# Moving to Tokyo



## anthon

I am planning to move to Tokyo in January for 6 months to a year. I am not looking for work, i have investments and savings that should get me by. I am wondering if anyone had any advice on finding an apartment to lease and what my budget should be? I do not speak a word of japanese, only english and a little spanish, would this create a problem? I have never been to Japan before but I am looking to experience all that tokyo has to offer and have heard only good things, especially about the nightlife!


----------



## tilla_07

i cant give you any info regarding the aprtment issue, however, i know in tokyo most people do understand or speak english. even if it is broken english, you should not have any trouble communicating with the japanese people. however, if you decide to live outside of tokyo, like around the country side, then you will definitely need to know japanese since almost all the people other than foreigners do not speak english.


----------



## Joppa

If you are a British citizen, you can only stay in Japan for 6 months - initially for 3 months on entry, and further 3 months on application to immigration bureau afterwards. You can try a visa run after 6 months to a nearby country like Korea, but you risk being turned away if you return too soon. If you want to stay longer, you should get a longer stay visa in advance. There are many categories other than work, such as cultural (studying martial arts or tea ceremony, for instance), study etc. MOFA site will give details.
As for finding somewhere to live, there are several options. Gaijins without spoken Japanese gravitate towards expat agencies, but they are expensive and mainly deal with corporate clients. Most normal rental agencies - there are loads - usually require foreigners to have a Japanese guarantor, which will be a problem for you. Gaijin houses are probably your best bet - essentially a house or flat share with other foreigners. Details on Tokyo Metropolis and other online bulletins. 
Don't expect to get by even in Tokyo without any Japanese. While a lot of Japanese read and understand basic English, speaking and listening doesn't come easily to them and you should attempt to learn some Japanese prior to arriving. Some good online resources. 
Tokyo on the whole is reasonable by UK standards in terms of cost of living, though the falling pound doesn't exactly help at the moment. Nightlife can burn a hole in your pocket, other than in basic, neighbourhood izakaya (notionally similar to pubs).


----------



## DerekA

anthon said:


> I am planning to move to Tokyo in January for 6 months to a year. I am not looking for work, i have investments and savings that should get me by. I am wondering if anyone had any advice on finding an apartment to lease and what my budget should be? I do not speak a word of japanese, only english and a little spanish, would this create a problem? I have never been to Japan before but I am looking to experience all that tokyo has to offer and have heard only good things, especially about the nightlife!

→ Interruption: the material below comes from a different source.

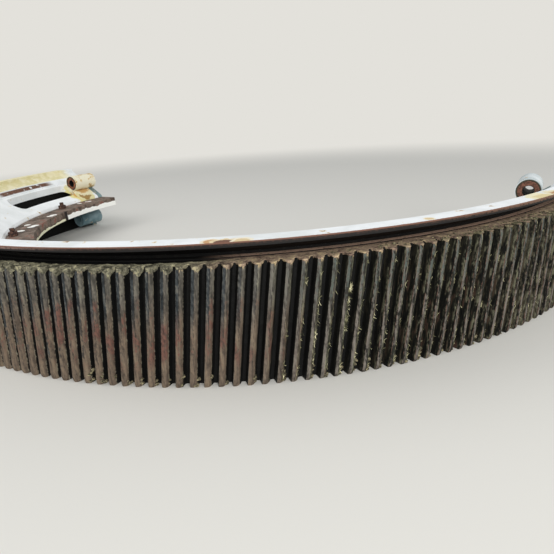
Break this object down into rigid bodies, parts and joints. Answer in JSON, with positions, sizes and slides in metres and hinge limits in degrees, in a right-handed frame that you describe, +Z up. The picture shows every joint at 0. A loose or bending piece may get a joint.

Hello, I am currently working at a real estate agency in Tokyo. I would be more than willing to help you out with your search for an apartment while you are in Tokyo. I can help you find a place that meets your needs and that stays within your budget. 

Feel free to send me a message and I'll be in touch.

Derek


----------



## april

Just a couple of things - I recommend living in a nice guest house over renting an apartment. You will meet people and it is convenient to move in.

Renting an apartment will be a pain in the bum. You have to go through the hassle of finding a place, find a guarantor, then the mountain of paperwork, fork out a load of money upfront, sign a 2 year lease, get furniture, blah blah blah.

Or another alternative could be to move into a share apartment.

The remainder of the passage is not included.